━━━ GIVEN MATERIAL ━━━

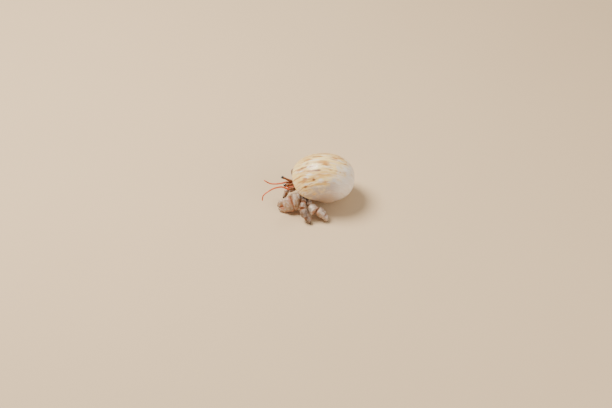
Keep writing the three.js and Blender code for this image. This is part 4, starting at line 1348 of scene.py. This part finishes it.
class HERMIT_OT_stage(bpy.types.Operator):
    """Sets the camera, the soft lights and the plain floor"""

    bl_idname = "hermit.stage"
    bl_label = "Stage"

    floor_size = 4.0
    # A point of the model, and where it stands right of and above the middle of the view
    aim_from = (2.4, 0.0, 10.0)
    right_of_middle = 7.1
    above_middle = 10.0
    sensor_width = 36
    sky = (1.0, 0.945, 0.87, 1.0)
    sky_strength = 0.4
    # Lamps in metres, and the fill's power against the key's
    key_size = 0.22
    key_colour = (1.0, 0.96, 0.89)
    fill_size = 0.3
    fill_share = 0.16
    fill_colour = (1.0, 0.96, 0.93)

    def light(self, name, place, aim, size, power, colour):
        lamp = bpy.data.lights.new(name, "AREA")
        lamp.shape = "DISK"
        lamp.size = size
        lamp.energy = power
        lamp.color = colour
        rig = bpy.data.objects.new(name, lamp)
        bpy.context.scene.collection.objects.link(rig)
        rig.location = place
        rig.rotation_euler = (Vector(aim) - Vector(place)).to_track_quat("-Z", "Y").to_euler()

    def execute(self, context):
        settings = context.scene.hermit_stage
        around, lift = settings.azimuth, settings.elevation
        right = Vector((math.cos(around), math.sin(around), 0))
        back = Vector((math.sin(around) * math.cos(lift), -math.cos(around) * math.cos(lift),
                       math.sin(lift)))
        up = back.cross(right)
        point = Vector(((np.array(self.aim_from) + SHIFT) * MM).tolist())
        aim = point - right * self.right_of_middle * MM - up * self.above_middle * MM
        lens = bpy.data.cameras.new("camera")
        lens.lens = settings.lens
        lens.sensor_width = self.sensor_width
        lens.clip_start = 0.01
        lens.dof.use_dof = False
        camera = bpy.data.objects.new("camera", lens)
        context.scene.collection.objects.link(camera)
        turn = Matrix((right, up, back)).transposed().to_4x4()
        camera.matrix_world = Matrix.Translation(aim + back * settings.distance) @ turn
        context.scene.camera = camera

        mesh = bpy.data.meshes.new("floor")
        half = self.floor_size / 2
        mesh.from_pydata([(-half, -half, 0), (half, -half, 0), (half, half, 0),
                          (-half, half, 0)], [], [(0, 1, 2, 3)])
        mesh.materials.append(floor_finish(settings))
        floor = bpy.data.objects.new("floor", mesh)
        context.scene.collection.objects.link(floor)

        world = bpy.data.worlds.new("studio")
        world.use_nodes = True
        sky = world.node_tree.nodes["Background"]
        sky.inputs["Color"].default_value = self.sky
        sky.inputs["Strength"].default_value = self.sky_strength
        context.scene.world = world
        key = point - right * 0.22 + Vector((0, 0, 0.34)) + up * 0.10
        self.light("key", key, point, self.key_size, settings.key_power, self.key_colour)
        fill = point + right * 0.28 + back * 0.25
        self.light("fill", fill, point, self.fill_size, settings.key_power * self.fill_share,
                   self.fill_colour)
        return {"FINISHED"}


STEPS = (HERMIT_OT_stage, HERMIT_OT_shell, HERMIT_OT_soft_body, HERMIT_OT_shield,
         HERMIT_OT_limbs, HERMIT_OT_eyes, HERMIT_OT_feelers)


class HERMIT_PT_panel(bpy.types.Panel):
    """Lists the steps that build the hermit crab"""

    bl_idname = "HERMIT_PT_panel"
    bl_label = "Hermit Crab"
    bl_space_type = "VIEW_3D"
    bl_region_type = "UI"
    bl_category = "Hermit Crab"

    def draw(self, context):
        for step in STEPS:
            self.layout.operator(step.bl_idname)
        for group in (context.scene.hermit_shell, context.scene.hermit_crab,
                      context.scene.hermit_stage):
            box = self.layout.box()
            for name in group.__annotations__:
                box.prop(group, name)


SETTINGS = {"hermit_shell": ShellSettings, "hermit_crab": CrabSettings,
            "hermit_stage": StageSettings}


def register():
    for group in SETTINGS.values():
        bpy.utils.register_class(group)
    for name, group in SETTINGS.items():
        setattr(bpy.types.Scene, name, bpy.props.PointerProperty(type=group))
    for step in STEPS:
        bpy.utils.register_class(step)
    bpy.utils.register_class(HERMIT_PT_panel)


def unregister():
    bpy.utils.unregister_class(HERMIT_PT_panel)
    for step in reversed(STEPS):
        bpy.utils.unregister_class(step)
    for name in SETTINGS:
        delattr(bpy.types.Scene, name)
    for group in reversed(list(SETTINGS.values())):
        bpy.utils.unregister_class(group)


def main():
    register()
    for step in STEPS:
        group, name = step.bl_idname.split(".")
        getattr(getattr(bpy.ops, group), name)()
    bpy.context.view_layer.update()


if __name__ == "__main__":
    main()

━━━

_GIVEN TASK_: Reproduce the complete set of lines precisely as supplied.

_FINISHED ANSWER_:
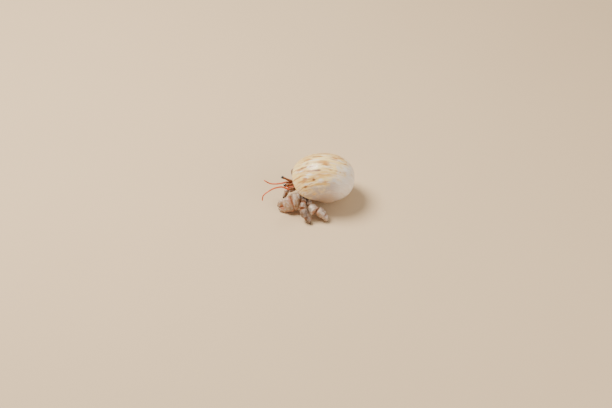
Keep writing the three.js and Blender code for this image. This is part 4, starting at line 1348 of scene.py. This part finishes it.
class HERMIT_OT_stage(bpy.types.Operator):
    """Sets the camera, the soft lights and the plain floor"""

    bl_idname = "hermit.stage"
    bl_label = "Stage"

    floor_size = 4.0
    # A point of the model, and where it stands right of and above the middle of the view
    aim_from = (2.4, 0.0, 10.0)
    right_of_middle = 7.1
    above_middle = 10.0
    sensor_width = 36
    sky = (1.0, 0.945, 0.87, 1.0)
    sky_strength = 0.4
    # Lamps in metres, and the fill's power against the key's
    key_size = 0.22
    key_colour = (1.0, 0.96, 0.89)
    fill_size = 0.3
    fill_share = 0.16
    fill_colour = (1.0, 0.96, 0.93)

    def light(self, name, place, aim, size, power, colour):
        lamp = bpy.data.lights.new(name, "AREA")
        lamp.shape = "DISK"
        lamp.size = size
        lamp.energy = power
        lamp.color = colour
        rig = bpy.data.objects.new(name, lamp)
        bpy.context.scene.collection.objects.link(rig)
        rig.location = place
        rig.rotation_euler = (Vector(aim) - Vector(place)).to_track_quat("-Z", "Y").to_euler()

    def execute(self, context):
        settings = context.scene.hermit_stage
        around, lift = settings.azimuth, settings.elevation
        right = Vector((math.cos(around), math.sin(around), 0))
        back = Vector((math.sin(around) * math.cos(lift), -math.cos(around) * math.cos(lift),
                       math.sin(lift)))
        up = back.cross(right)
        point = Vector(((np.array(self.aim_from) + SHIFT) * MM).tolist())
        aim = point - right * self.right_of_middle * MM - up * self.above_middle * MM
        lens = bpy.data.cameras.new("camera")
        lens.lens = settings.lens
        lens.sensor_width = self.sensor_width
        lens.clip_start = 0.01
        lens.dof.use_dof = False
        camera = bpy.data.objects.new("camera", lens)
        context.scene.collection.objects.link(camera)
        turn = Matrix((right, up, back)).transposed().to_4x4()
        camera.matrix_world = Matrix.Translation(aim + back * settings.distance) @ turn
        context.scene.camera = camera

        mesh = bpy.data.meshes.new("floor")
        half = self.floor_size / 2
        mesh.from_pydata([(-half, -half, 0), (half, -half, 0), (half, half, 0),
                          (-half, half, 0)], [], [(0, 1, 2, 3)])
        mesh.materials.append(floor_finish(settings))
        floor = bpy.data.objects.new("floor", mesh)
        context.scene.collection.objects.link(floor)

        world = bpy.data.worlds.new("studio")
        world.use_nodes = True
        sky = world.node_tree.nodes["Background"]
        sky.inputs["Color"].default_value = self.sky
        sky.inputs["Strength"].default_value = self.sky_strength
        context.scene.world = world
        key = point - right * 0.22 + Vector((0, 0, 0.34)) + up * 0.10
        self.light("key", key, point, self.key_size, settings.key_power, self.key_colour)
        fill = point + right * 0.28 + back * 0.25
        self.light("fill", fill, point, self.fill_size, settings.key_power * self.fill_share,
                   self.fill_colour)
        return {"FINISHED"}


STEPS = (HERMIT_OT_stage, HERMIT_OT_shell, HERMIT_OT_soft_body, HERMIT_OT_shield,
         HERMIT_OT_limbs, HERMIT_OT_eyes, HERMIT_OT_feelers)


class HERMIT_PT_panel(bpy.types.Panel):
    """Lists the steps that build the hermit crab"""

    bl_idname = "HERMIT_PT_panel"
    bl_label = "Hermit Crab"
    bl_space_type = "VIEW_3D"
    bl_region_type = "UI"
    bl_category = "Hermit Crab"

    def draw(self, context):
        for step in STEPS:
            self.layout.operator(step.bl_idname)
        for group in (context.scene.hermit_shell, context.scene.hermit_crab,
                      context.scene.hermit_stage):
            box = self.layout.box()
            for name in group.__annotations__:
                box.prop(group, name)


SETTINGS = {"hermit_shell": ShellSettings, "hermit_crab": CrabSettings,
            "hermit_stage": StageSettings}


def register():
    for group in SETTINGS.values():
        bpy.utils.register_class(group)
    for name, group in SETTINGS.items():
        setattr(bpy.types.Scene, name, bpy.props.PointerProperty(type=group))
    for step in STEPS:
        bpy.utils.register_class(step)
    bpy.utils.register_class(HERMIT_PT_panel)


def unregister():
    bpy.utils.unregister_class(HERMIT_PT_panel)
    for step in reversed(STEPS):
        bpy.utils.unregister_class(step)
    for name in SETTINGS:
        delattr(bpy.types.Scene, name)
    for group in reversed(list(SETTINGS.values())):
        bpy.utils.unregister_class(group)


def main():
    register()
    for step in STEPS:
        group, name = step.bl_idname.split(".")
        getattr(getattr(bpy.ops, group), name)()
    bpy.context.view_layer.update()


if __name__ == "__main__":
    main()